As always, anger and regret made a nasty mix in his stomach.
When he’d started investigating the man, all kinds of warnings had gone off, especially when Chief Rawlins had pulled him off the case.
Lane came back, wearing another pair of skinny jeans and a light gray button-down shirt that gave his eyes a startling beauty—like the polished selenite Quincy had in his rock collection as a kid. Lane had also brushed his teeth again and a drop of water glistened on his lip before he licked it off.
Quincy had to bite back a groan.
The thief stopped and stared at Quincy as a grin slowly stretched his mouth. "Like what you see?"
Cursing under his breath, Quincy dug into the paper sack of food they'd picked up the night before and pulled out the box of protein bars.

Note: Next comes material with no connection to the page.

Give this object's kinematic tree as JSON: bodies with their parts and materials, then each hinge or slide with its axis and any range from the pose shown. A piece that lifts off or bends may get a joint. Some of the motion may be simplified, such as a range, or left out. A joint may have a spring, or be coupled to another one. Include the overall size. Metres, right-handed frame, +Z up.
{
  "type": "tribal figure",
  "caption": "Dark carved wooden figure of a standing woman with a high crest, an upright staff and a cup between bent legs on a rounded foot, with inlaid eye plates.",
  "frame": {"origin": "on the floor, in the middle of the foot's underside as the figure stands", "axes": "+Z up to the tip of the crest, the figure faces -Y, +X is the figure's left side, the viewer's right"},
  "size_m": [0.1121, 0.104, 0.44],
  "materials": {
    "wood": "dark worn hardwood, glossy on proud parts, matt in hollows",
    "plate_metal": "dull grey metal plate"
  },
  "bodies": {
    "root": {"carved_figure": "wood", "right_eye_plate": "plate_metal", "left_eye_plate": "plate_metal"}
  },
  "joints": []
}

He opened it and tossed one to Lane, who grimaced but dug in. He opened his own and munched on the dry bar that tasted like nothing as he eyed the coffee pot. "Wish this place had invested in a pot that takes pods instead of these weird packets."
“As long as they’re recyclable ones,” Lane muttered under his breath as he started opening boxes. "So how do we want to do this?" He put his hand on one. "From the brief time I got to look at these papers last night, all I got is he has a fucked up filing system. He's using some kind of code—one I don't understand at all. We should be able to crack it at some point, but nothing is listed in here by dates. There are pages that have letters at the top. I didn't have time to get far before you interrupted me, but I did recognize the items on one sheet that has TAD at the top. I stole those things."

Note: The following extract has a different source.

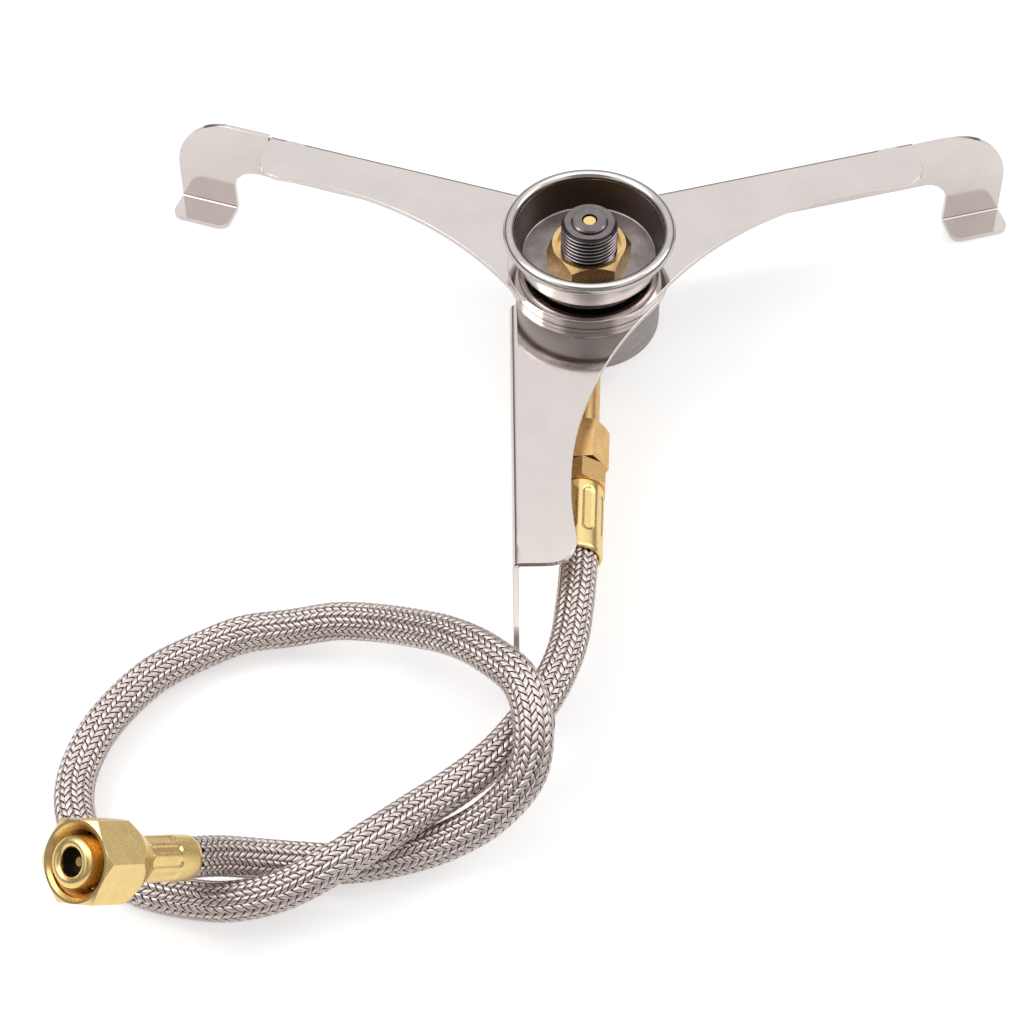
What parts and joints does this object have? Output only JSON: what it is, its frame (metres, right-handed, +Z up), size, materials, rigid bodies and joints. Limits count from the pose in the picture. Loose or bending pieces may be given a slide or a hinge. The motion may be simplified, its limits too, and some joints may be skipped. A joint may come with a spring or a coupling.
{
  "type": "remote gas canister adapter with tripod stand",
  "caption": "Folding sheet-metal tripod with a threaded valve stem in a cup, fed by a braided hose with a swivelling brass fitting for a gas canister.",
  "frame": {"origin": "on the floor, straight below the valve axis", "axes": "+Z up along the valve thread, -Y along the gas line out to the hose"},
  "size_m": [0.1802, 0.1991, 0.0405],
  "materials": {
    "leg_steel": "polished stainless sheet",
    "cup_steel": "pressed stainless, dark inside wall",
    "housing_metal": "satin grey",
    "washer_steel": "turned steel",
    "stem_metal": "dark nickel plate",
    "line_brass": "turned brass",
    "fitting_brass": "pale bright brass",
    "hose_braid": "stainless wire braid",
    "black_rubber": "matte"
  },
  "bodies": {
    "base": {"leg_front": "leg_steel", "housing": "housing_metal", "base_screw": "washer_steel", "valve_block": "line_brass", "pivot_bush": "line_brass", "thrust_washer": "washer_steel", "wave_washer": "washer_steel", "valve_cup": "cup_steel", "stem_nut": "line_brass", "valve_stem": "stem_metal", "stem_seal": "black_rubber", "valve_spring": "washer_steel", "spring_seat": "line_brass", "gas_pipe": "line_brass", "pipe_coupler": "line_brass", "coupler_gasket": "black_rubber", "hose_tail": "line_brass", "ferrule_near": "fitting_brass", "hose": "hose_braid", "ferrule_far": "fitting_brass", "nipple": "fitting_brass", "depressor_pin": "fitting_brass"},
    "left_leg": {"leg_left": "leg_steel"},
    "right_leg": {"leg_right": "leg_steel"},
    "pin": {"valve_pin": "fitting_brass"},
    "swivel_nut": {"union_nut": "fitting_brass"}
  },
  "joints": [
    {"name": "left_leg_fold", "type": "hinge", "parent": "base", "child": "left_leg", "pos_m": [0, 0, 0.0236], "axis": [0, 0, 1], "range_deg": [-15, 70]},
    {"name": "right_leg_fold", "type": "hinge", "parent": "base", "child": "right_leg", "pos_m": [0, 0, 0.0247], "axis": [0, 0, 1], "range_deg": [-104, 8]},
    {"name": "valve_pin_press", "type": "slide", "parent": "base", "child": "pin", "axis": [0, 0, -1], "range_m": [0, 0.0015], "stiffness_N_per_m": 500, "springref_m": -0.002, "deforming": ["valve_spring"]},
    {"name": "union_nut_swivel", "type": "hinge", "parent": "base", "child": "swivel_nut", "pos_m": [-0.0625, -0.1325, 0.0132], "axis": [-0.5286, -0.4878, 0.6947], "continuous": true}
  ]
}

"TAD? Initials of your real name?”
His head popped up, pretty eyes narrowed. “I never said Lane isn't my real name."
Quincy just lifted an eyebrow at him, amused by the flush creeping up Lane’s neck.
"Okay, yeah, but no, I don't know what TAD stands for. Other spreadsheets have different letters at the top and some seem to have those same letters on individual lines. We could go ahead and start sorting everything into piles by those initials."

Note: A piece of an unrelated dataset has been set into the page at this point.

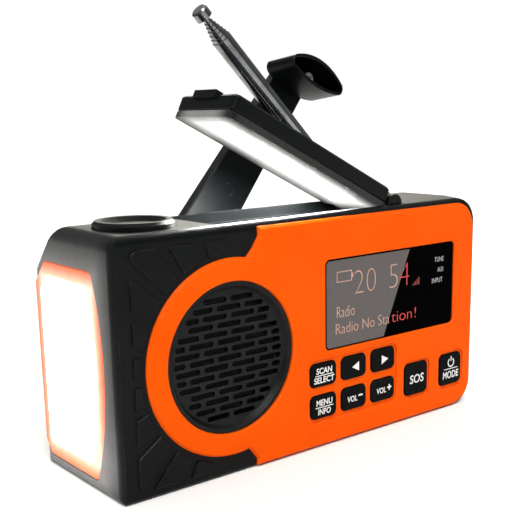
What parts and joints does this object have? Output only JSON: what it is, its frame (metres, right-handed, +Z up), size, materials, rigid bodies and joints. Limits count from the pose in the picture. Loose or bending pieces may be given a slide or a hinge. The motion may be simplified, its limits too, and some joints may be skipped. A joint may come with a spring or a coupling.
{
  "type": "emergency radio",
  "caption": "Portable box-shaped emergency radio with a front speaker, keypad and display, a hand crank, a telescopic antenna, an end torch and a hinged solar lid with a reading lamp.",
  "frame": {"origin": "middle of the flat base", "axes": "+Z up; the speaker and display face -Y; the torch is on the -X end"},
  "size_m": [0.1686, 0.0804, 0.1536],
  "materials": {
    "orange_plastic": "moulded orange plastic with a light satin grain",
    "black_plastic": "moulded black plastic, satin grain",
    "grille_plastic": "fine-grained black plastic",
    "key_rubber": "soft black rubber keys",
    "mat_rubber": "grey silicone",
    "dark_window": "dark polished acrylic",
    "display_glass": "dark segment display",
    "clear_lens": "clear polished lens",
    "lamp_diffuser": "milky white diffuser",
    "reflector_chrome": "bright vacuum-plated reflector",
    "antenna_chrome": "polished chrome tube",
    "steel": "turned steel",
    "screw_steel": "zinc-plated steel",
    "brass_bush": "turned brass",
    "gear_nylon": "natural nylon",
    "circuit_board": "green circuit board",
    "cell_wrap": "blue shrink-wrapped cell",
    "speaker_paper": "pressed black paper cone",
    "magnet_ferrite": "dark ferrite magnet",
    "solar_glass": "dark blue solar cells under a clear coat"
  },
  "bodies": {
    "radio_body": {"front_fascia": "orange_plastic", "front_housing": "black_plastic", "rear_housing": "black_plastic", "housing_screws": "screw_steel", "speaker_grille": "grille_plastic", "speaker_frame": "steel", "speaker_cone": "speaker_paper", "speaker_magnet": "magnet_ferrite", "speaker_screws": "screw_steel", "display_window": "dark_window", "display_module": "display_glass", "keypad_mat": "mat_rubber", "main_board": "circuit_board", "battery_cell": "cell_wrap", "torch_bezel": "orange_plastic", "torch_lens": "clear_lens", "torch_reflector": "reflector_chrome", "torch_board": "circuit_board", "port_block": "steel", "panel_hinge_pin": "steel", "crank_bush": "brass_bush", "dynamo": "steel", "gear_bracket": "gear_nylon", "antenna_socket": "brass_bush"},
    "lid": {"panel_base": "black_plastic", "panel_cover": "black_plastic", "solar_cell": "solar_glass", "lamp_lens": "lamp_diffuser", "lamp_board": "circuit_board"},
    "lamp_switch_body": {"lamp_switch": "black_plastic"},
    "crank_rotor": {"crank_hub": "black_plastic", "crank_shaft": "steel", "crank_gear": "gear_nylon", "crank_hinge_pin": "steel"},
    "crank_lever": {"crank_arm": "black_plastic", "knob_screw": "screw_steel"},
    "knob": {"crank_knob": "black_plastic"},
    "idler": {"idler_gear": "gear_nylon"},
    "dynamo_rotor": {"dynamo_pinion": "gear_nylon"},
    "antenna_base": {"antenna_turret": "black_plastic"},
    "antenna_main": {"antenna_knuckle": "antenna_chrome", "antenna_section_1": "antenna_chrome"},
    "flap": {"port_cover": "key_rubber"},
    "antenna_tube_2": {"antenna_section_2": "antenna_chrome"},
    "antenna_tube_3": {"antenna_section_3": "antenna_chrome"},
    "antenna_tube_4": {"antenna_section_4": "antenna_chrome"},
    "antenna_tube_5": {"antenna_section_5": "antenna_chrome"},
    "antenna_tube_6": {"antenna_section_6": "antenna_chrome"},
    "antenna_tube_7": {"antenna_section_7": "antenna_chrome"},
    "key_scan": {"button_scan": "key_rubber"},
    "key_left": {"button_left": "key_rubber"},
    "key_right": {"button_right": "key_rubber"},
    "key_menu": {"button_menu": "key_rubber"},
    "key_volume_down": {"button_volume_down": "key_rubber"},
    "key_volume_up": {"button_volume_up": "key_rubber"},
    "key_sos": {"button_sos": "key_rubber"},
    "key_power": {"button_power": "key_rubber"}
  },
  "joints": [
    {"name": "panel_hinge", "type": "hinge", "parent": "radio_body", "child": "lid", "pos_m": [0.0368, -0.0068, 0.0824], "axis": [0, 1, 0], "range_deg": [-26.5, 63.5]},
    {"name": "lamp_switch_press", "type": "slide", "parent": "radio_body", "child": "lamp_switch_body", "axis": [0, 0, -1], "range_m": [0, 0.0012], "stiffness_N_per_m": 1500},
    {"name": "crank_spin", "type": "hinge", "parent": "radio_body", "child": "crank_rotor", "pos_m": [-0.026, 0.0225, 0.058], "axis": [0, -1, 0], "continuous": true},
    {"name": "crank_flip", "type": "hinge", "parent": "crank_rotor", "child": "crank_lever", "pos_m": [-0.01953, 0.0338, 0.06425], "axis": [-0.6947, 0, 0.7193], "range_deg": [-11, 169]},
    {"name": "knob_spin", "type": "hinge", "parent": "crank_lever", "child": "knob", "pos_m": [0.04616, 0.04615, 0.12769], "axis": [0.1373, -0.9816, 0.1325], "continuous": true},
    {"name": "idler_spin", "type": "hinge", "parent": "radio_body", "child": "idler", "pos_m": [-0.01129, 0.0085, 0.04566], "axis": [0, -1, 0], "continuous": true},
    {"name": "dynamo_spin", "type": "hinge", "parent": "radio_body", "child": "dynamo_rotor", "pos_m": [0.006, 0.0065, 0.03936], "axis": [0, -1, 0], "continuous": true},
    {"name": "antenna_swivel", "type": "hinge", "parent": "radio_body", "child": "antenna_base", "pos_m": [0.0575, 0.0215, 0.077], "axis": [0, 0, 1], "range_deg": [0, 250]},
    {"name": "antenna_tilt", "type": "hinge", "parent": "antenna_base", "child": "antenna_main", "pos_m": [0.0575, 0.0215, 0.077], "axis": [0, 1, 0], "range_deg": [-45, 45]},
    {"name": "antenna_slide_1", "type": "slide", "parent": "antenna_main", "child": "antenna_tube_2", "axis": [-0.7071, 0, 0.7071], "range_m": [0, 0.066]},
    {"name": "antenna_slide_2", "type": "slide", "parent": "antenna_tube_2", "child": "antenna_tube_3", "axis": [-0.7071, 0, 0.7071], "range_m": [0, 0.066]},
    {"name": "antenna_slide_3", "type": "slide", "parent": "antenna_tube_3", "child": "antenna_tube_4", "axis": [-0.7071, 0, 0.7071], "range_m": [0, 0.066]},
    {"name": "antenna_slide_4", "type": "slide", "parent": "antenna_tube_4", "child": "antenna_tube_5", "axis": [-0.7071, 0, 0.7071], "range_m": [0, 0.066]},
    {"name": "antenna_slide_5", "type": "slide", "parent": "antenna_tube_5", "child": "antenna_tube_6", "axis": [-0.7071, 0, 0.7071], "range_m": [0, 0.066]},
    {"name": "antenna_slide_6", "type": "slide", "parent": "antenna_tube_6", "child": "antenna_tube_7", "axis": [-0.7071, 0, 0.7071], "range_m": [0, 0.066]},
    {"name": "port_cover_hinge", "type": "hinge", "parent": "radio_body", "child": "flap", "pos_m": [0.083, 0.0065, 0.0082], "axis": [0, 1, 0], "range_deg": [0, 90]},
    {"name": "button_scan_press", "type": "slide", "parent": "radio_body", "child": "key_scan", "axis": [0, 1, 0], "range_m": [0, 0.0008], "stiffness_N_per_m": 1200},
    {"name": "button_left_press", "type": "slide", "parent": "radio_body", "child": "key_left", "axis": [0, 1, 0], "range_m": [0, 0.0008], "stiffness_N_per_m": 1200},
    {"name": "button_right_press", "type": "slide", "parent": "radio_body", "child": "key_right", "axis": [0, 1, 0], "range_m": [0, 0.0008], "stiffness_N_per_m": 1200},
    {"name": "button_menu_press", "type": "slide", "parent": "radio_body", "child": "key_menu", "axis": [0, 1, 0], "range_m": [0, 0.0008], "stiffness_N_per_m": 1200},
    {"name": "button_volume_down_press", "type": "slide", "parent": "radio_body", "child": "key_volume_down", "axis": [0, 1, 0], "range_m": [0, 0.0008], "stiffness_N_per_m": 1200},
    {"name": "button_volume_up_press", "type": "slide", "parent": "radio_body", "child": "key_volume_up", "axis": [0, 1, 0], "range_m": [0, 0.0008], "stiffness_N_per_m": 1200},
    {"name": "button_sos_press", "type": "slide", "parent": "radio_body", "child": "key_sos", "axis": [0, 1, 0], "range_m": [0, 0.0008], "stiffness_N_per_m": 1200},
    {"name": "button_power_press", "type": "slide", "parent": "radio_body", "child": "key_power", "axis": [0, 1, 0], "range_m": [0, 0.0008], "stiffness_N_per_m": 1200}
  ],
  "couplings": [
    {"joint": "idler_spin", "follows": "crank_spin", "ratio": -3},
    {"joint": "dynamo_spin", "follows": "crank_spin", "ratio": 10.8}
  ]
}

"Sounds like a plan." Quincy opened another box and set it on the top of the desk along the front wall under the television. "He may have some of this sorted already,” he said when he spotted a manila envelope. He frowned at the papers inside. "These are financial papers. I think."
Lane came over and stood close to look at the top sheet. "It's items like on the other sheets, but there is no letter at the top and what's this?" He pointed at the symbol in the buyer column. “Is that a goblet? Or a fancy egg holder with a flag?”
"What the hell?" Quincy shook the paper. "What kind of fucked up filing system is this?"
"The man is a criminal genius. He's managed to find a way to blackmail kids and get them on private planes to steal goods. He sells the collectibles for way more than they're worth to people who don't want a lot of folks knowing where their interests lie. Think about it. The electronic files have to be somewhere. How do you think he finds the items?"
“So, he didn’t have you looking for collectibles?” Quincy plopped a coffee packet into the machine.
Lane shook his head. “All I ever got were instructions on where to go, what to get, and where to send the items.”
"He has to use the Internet."
"Which means he is online. It sure wasn't at the house we were in. No Wi-Fi—nothing."
"No, he told me he doesn't trust networks, smart televisions, nor phones. He's careful."
"Not too careful," Lane murmured pointing to the boxes. "Idiot kept all this in his house. Problem is, it's not all of it and I hate that we had to leave some behind." He pulled out more manila envelopes. "I bet we can find something in these. Do you want to take this box on your bed and I'll go through this other one on mine? I’m going to makes stacks according to the initials."
"Works for me." Quincy hauled his box to the brown comforter, then grabbed his coffee. He sat against the headboard and tugged the box to his side and got to work.